ENTRIES SUPPLIED
* start *

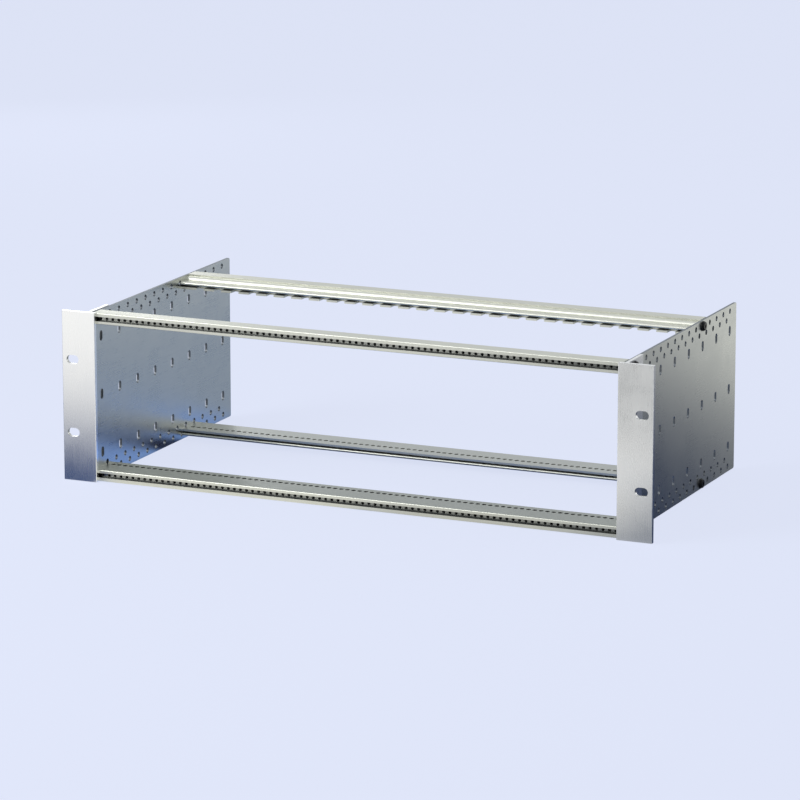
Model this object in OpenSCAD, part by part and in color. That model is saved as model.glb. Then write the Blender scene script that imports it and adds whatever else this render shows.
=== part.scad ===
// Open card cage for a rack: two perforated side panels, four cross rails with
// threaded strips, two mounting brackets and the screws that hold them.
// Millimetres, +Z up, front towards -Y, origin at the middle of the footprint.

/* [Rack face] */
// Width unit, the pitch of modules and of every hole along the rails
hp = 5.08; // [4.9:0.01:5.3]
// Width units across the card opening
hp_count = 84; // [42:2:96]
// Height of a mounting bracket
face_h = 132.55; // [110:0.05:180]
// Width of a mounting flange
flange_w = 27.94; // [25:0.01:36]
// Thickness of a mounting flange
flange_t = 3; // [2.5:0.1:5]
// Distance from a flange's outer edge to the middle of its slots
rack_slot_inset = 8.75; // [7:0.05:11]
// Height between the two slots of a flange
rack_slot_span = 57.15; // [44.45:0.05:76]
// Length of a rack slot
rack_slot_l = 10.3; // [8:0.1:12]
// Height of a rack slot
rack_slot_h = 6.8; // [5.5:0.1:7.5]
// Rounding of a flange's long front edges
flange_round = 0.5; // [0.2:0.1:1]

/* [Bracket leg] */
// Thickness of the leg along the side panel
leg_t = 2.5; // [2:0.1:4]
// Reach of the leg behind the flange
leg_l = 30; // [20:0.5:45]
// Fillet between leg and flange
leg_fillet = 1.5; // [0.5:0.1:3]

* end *
* start *

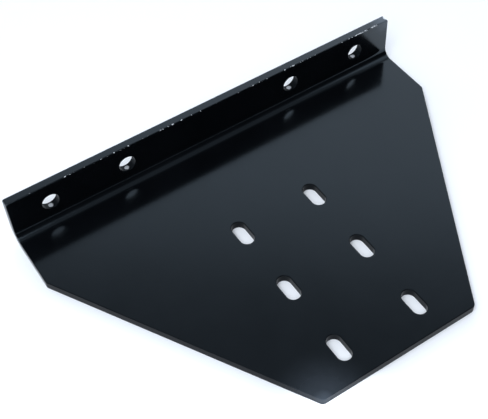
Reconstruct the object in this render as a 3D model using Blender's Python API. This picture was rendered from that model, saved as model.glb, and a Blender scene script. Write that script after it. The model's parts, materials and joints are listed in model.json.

* end *
* start *

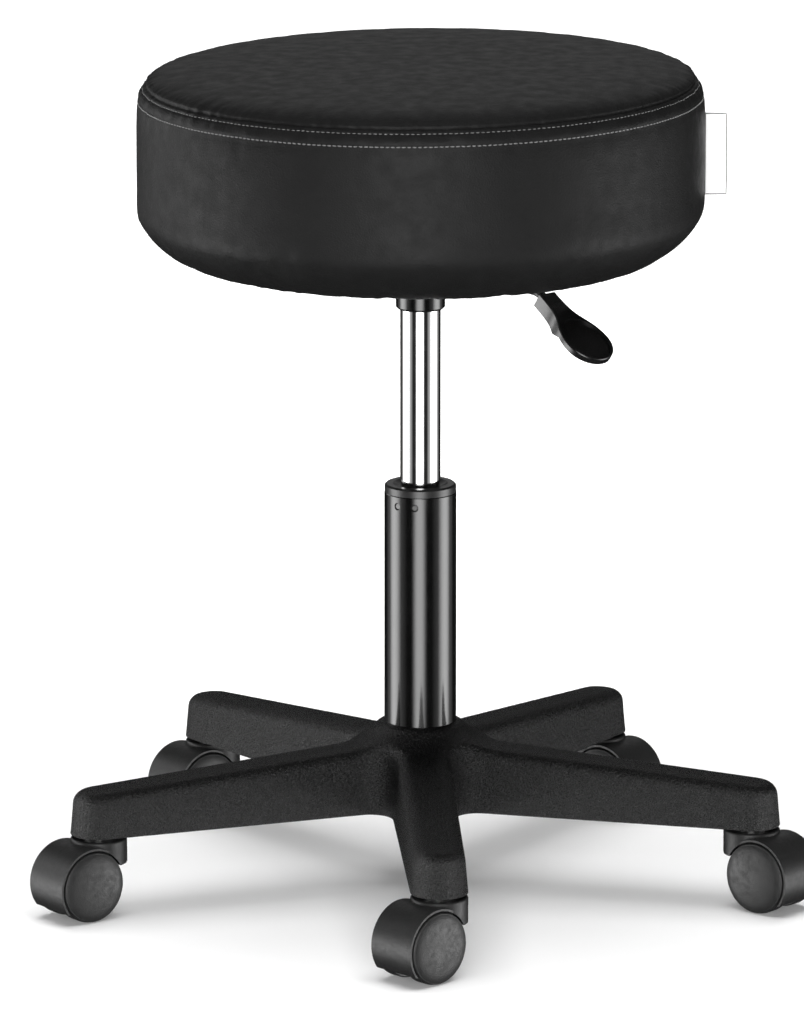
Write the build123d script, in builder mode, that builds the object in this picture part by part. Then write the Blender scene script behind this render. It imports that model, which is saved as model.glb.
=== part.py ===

* end *

DIRECTIONS FOR THIS TASK
Copy every line of the listing where the word "from" appears.

RESULT BELOW
// Distance from a flange's outer edge to the middle of its slots
Reconstruct the object in this render as a 3D model using Blender's Python API. This picture was rendered from that model, saved as model.glb, and a Blender scene script. Write that script after it. The model's parts, materials and joints are listed in model.json.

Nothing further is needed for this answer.